SHORT PROBLEM - Wherever the word "FreeCAD" appears in a line, extract that line.

MATERIAL FOR THE TASK -
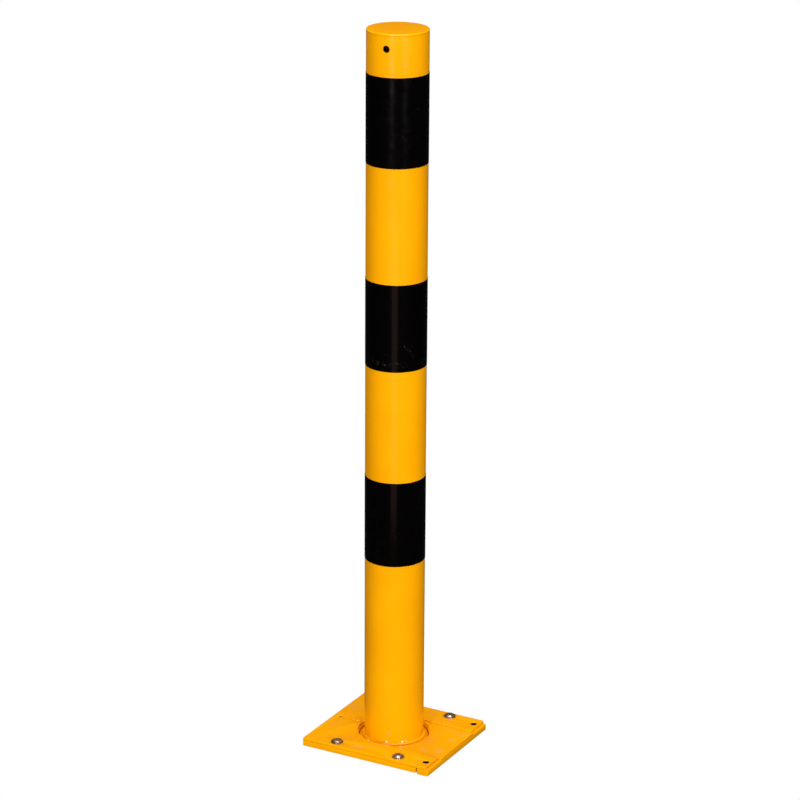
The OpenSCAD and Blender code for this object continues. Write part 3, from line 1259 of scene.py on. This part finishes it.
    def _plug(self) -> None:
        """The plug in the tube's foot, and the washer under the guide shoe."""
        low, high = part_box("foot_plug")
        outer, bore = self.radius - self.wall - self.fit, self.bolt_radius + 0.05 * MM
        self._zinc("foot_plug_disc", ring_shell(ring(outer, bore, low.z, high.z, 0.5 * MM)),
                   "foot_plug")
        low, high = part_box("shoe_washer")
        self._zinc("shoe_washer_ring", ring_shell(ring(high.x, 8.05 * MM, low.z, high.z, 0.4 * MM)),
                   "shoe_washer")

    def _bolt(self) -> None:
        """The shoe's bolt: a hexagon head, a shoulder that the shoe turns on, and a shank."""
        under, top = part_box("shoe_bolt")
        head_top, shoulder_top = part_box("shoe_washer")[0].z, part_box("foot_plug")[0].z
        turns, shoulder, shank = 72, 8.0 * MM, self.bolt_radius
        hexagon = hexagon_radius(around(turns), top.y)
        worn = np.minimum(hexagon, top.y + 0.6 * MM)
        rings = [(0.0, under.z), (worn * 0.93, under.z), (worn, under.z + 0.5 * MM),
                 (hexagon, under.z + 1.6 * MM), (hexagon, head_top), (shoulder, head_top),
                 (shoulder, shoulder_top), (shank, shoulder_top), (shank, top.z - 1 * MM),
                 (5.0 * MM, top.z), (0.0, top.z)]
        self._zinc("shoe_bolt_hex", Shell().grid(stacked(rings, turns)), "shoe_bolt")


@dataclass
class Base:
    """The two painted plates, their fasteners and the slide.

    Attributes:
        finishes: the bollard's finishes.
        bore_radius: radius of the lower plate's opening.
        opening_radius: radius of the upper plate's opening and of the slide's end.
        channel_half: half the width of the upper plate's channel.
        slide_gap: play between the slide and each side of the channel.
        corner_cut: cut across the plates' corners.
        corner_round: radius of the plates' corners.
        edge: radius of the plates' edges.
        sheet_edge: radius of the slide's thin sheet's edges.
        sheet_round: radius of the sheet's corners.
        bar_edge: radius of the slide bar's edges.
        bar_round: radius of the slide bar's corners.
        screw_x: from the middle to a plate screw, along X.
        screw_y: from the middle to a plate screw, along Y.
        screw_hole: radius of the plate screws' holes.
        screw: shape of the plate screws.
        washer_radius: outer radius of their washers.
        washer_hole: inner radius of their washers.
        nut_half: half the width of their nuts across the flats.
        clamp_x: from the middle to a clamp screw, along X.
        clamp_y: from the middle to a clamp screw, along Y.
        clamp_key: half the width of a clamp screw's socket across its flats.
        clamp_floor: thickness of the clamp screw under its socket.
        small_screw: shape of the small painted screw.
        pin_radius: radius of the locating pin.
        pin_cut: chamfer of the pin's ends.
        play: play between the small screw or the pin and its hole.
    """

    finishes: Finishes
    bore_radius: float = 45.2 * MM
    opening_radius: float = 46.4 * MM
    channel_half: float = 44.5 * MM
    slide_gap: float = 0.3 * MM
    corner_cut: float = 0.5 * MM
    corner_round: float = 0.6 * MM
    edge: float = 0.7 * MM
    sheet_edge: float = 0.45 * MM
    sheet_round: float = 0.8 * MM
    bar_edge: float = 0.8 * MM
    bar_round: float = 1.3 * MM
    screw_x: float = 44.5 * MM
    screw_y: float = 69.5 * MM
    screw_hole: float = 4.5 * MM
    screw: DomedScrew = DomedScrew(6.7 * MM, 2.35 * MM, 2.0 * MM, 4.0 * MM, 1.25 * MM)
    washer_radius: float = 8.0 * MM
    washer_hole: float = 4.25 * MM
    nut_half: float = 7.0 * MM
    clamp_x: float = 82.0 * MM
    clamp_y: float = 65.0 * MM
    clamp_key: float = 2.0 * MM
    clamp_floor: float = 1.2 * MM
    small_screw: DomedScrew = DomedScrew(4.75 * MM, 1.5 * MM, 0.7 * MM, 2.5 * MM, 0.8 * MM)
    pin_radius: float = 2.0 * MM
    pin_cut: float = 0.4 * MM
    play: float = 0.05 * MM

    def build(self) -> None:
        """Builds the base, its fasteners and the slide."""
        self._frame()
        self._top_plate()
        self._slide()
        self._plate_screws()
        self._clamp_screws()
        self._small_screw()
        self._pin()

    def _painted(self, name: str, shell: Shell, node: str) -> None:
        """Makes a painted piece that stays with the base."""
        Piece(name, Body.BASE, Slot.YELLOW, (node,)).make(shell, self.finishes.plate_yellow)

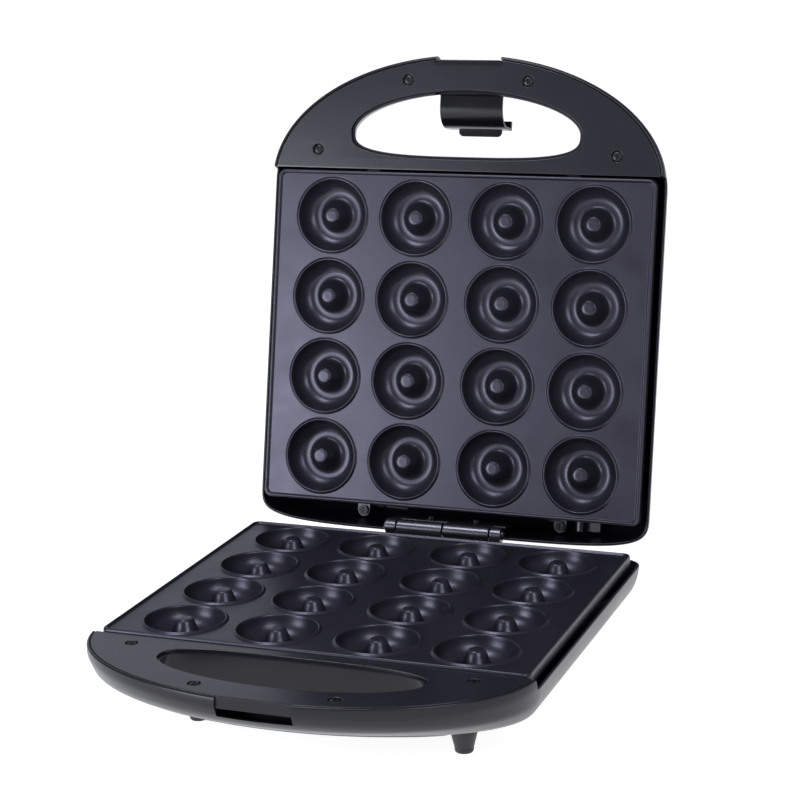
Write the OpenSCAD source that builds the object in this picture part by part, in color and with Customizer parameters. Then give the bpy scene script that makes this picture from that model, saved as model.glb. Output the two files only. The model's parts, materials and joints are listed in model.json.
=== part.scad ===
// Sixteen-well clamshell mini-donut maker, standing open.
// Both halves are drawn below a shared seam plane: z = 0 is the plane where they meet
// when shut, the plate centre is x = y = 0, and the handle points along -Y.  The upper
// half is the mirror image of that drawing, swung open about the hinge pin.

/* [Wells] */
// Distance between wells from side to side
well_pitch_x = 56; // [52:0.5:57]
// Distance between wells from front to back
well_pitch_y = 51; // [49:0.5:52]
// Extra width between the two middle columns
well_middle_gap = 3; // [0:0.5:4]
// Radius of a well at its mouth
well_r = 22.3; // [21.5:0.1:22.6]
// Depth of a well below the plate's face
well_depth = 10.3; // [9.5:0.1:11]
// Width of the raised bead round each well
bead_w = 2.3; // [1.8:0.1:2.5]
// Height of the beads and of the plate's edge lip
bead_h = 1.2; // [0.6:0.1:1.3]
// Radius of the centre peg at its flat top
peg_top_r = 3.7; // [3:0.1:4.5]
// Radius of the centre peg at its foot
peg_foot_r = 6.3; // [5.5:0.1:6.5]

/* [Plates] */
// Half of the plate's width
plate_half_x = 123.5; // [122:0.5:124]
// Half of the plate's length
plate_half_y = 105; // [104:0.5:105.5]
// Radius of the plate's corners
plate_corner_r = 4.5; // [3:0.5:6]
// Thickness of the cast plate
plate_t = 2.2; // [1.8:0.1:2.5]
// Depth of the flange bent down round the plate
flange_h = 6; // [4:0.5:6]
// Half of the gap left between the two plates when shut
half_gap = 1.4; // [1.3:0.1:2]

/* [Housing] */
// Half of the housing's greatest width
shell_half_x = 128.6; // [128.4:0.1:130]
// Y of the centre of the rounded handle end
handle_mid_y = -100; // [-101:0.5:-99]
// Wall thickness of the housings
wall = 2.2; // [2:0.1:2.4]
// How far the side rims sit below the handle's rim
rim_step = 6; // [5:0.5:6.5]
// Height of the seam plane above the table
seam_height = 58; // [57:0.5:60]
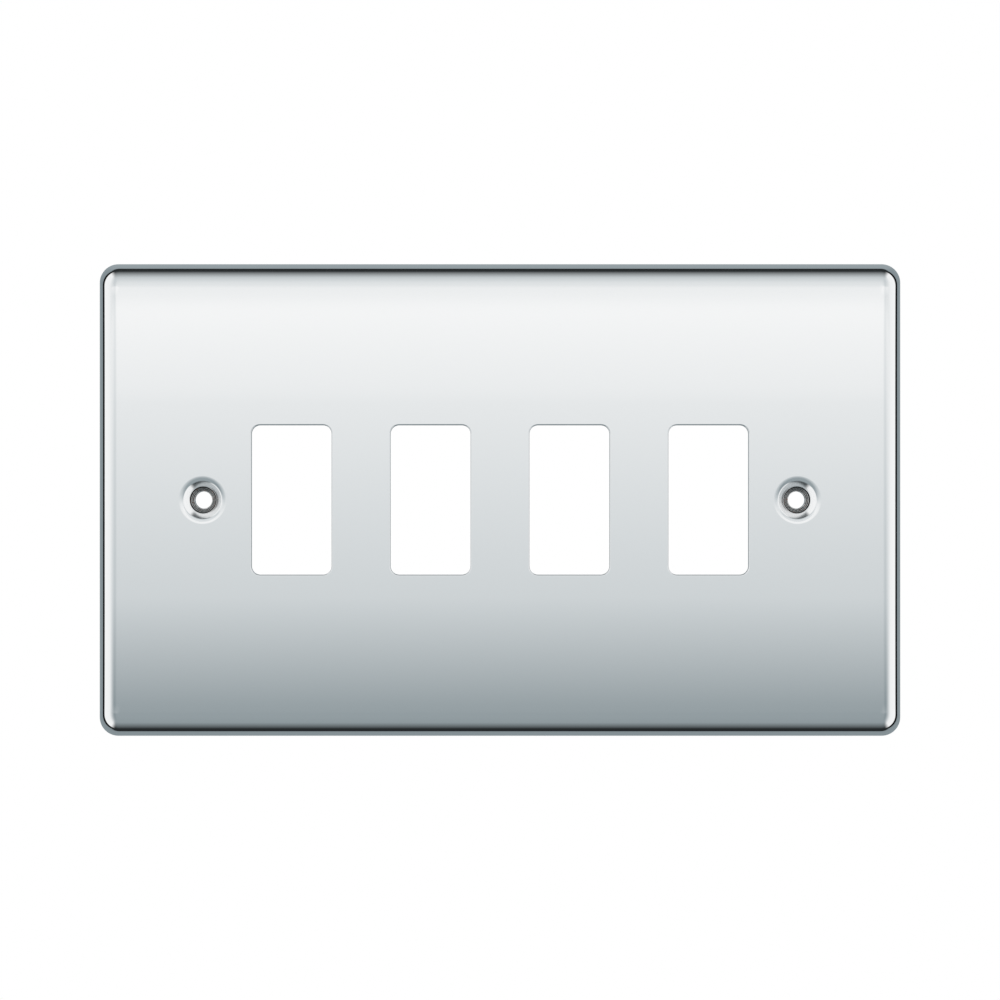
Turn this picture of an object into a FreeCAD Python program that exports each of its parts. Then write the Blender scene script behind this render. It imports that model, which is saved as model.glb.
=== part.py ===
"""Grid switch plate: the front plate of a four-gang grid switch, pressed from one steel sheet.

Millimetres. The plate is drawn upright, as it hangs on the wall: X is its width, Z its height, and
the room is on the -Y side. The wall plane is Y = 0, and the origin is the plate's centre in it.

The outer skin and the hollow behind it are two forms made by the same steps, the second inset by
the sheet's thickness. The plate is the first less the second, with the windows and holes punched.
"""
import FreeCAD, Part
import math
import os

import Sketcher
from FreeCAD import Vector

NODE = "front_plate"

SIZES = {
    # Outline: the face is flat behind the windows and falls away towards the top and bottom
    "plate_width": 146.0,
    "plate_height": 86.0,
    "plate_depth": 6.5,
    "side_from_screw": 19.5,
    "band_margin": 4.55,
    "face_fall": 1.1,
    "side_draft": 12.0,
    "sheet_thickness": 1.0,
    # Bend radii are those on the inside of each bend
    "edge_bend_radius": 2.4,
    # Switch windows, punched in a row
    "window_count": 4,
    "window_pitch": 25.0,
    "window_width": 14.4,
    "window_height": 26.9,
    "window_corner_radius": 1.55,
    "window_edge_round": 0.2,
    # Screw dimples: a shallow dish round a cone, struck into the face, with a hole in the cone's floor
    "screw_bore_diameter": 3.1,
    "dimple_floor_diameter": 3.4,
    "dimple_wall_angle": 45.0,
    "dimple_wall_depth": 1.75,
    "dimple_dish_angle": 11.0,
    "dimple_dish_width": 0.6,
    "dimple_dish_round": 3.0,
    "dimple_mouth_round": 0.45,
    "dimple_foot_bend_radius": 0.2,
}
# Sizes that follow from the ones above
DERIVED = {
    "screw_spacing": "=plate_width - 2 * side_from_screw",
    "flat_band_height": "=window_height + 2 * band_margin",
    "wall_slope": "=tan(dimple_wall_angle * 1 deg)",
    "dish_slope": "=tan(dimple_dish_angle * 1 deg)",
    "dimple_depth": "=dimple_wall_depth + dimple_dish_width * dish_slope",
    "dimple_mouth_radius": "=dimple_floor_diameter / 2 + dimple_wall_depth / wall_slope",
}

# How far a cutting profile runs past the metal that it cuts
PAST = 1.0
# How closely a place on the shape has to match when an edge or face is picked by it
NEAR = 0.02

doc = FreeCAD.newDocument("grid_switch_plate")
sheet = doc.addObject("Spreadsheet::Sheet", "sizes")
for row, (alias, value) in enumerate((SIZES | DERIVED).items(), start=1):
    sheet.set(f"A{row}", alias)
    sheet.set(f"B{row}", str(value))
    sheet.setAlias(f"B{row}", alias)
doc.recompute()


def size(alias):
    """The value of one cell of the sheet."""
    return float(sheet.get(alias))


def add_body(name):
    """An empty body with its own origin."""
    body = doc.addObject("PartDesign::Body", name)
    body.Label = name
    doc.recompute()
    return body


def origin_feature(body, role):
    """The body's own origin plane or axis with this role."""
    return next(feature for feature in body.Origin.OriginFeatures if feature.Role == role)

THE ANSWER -
Turn this picture of an object into a FreeCAD Python program that exports each of its parts. Then write the Blender scene script behind this render. It imports that model, which is saved as model.glb.
import FreeCAD, Part
from FreeCAD import Vector
doc = FreeCAD.newDocument("grid_switch_plate")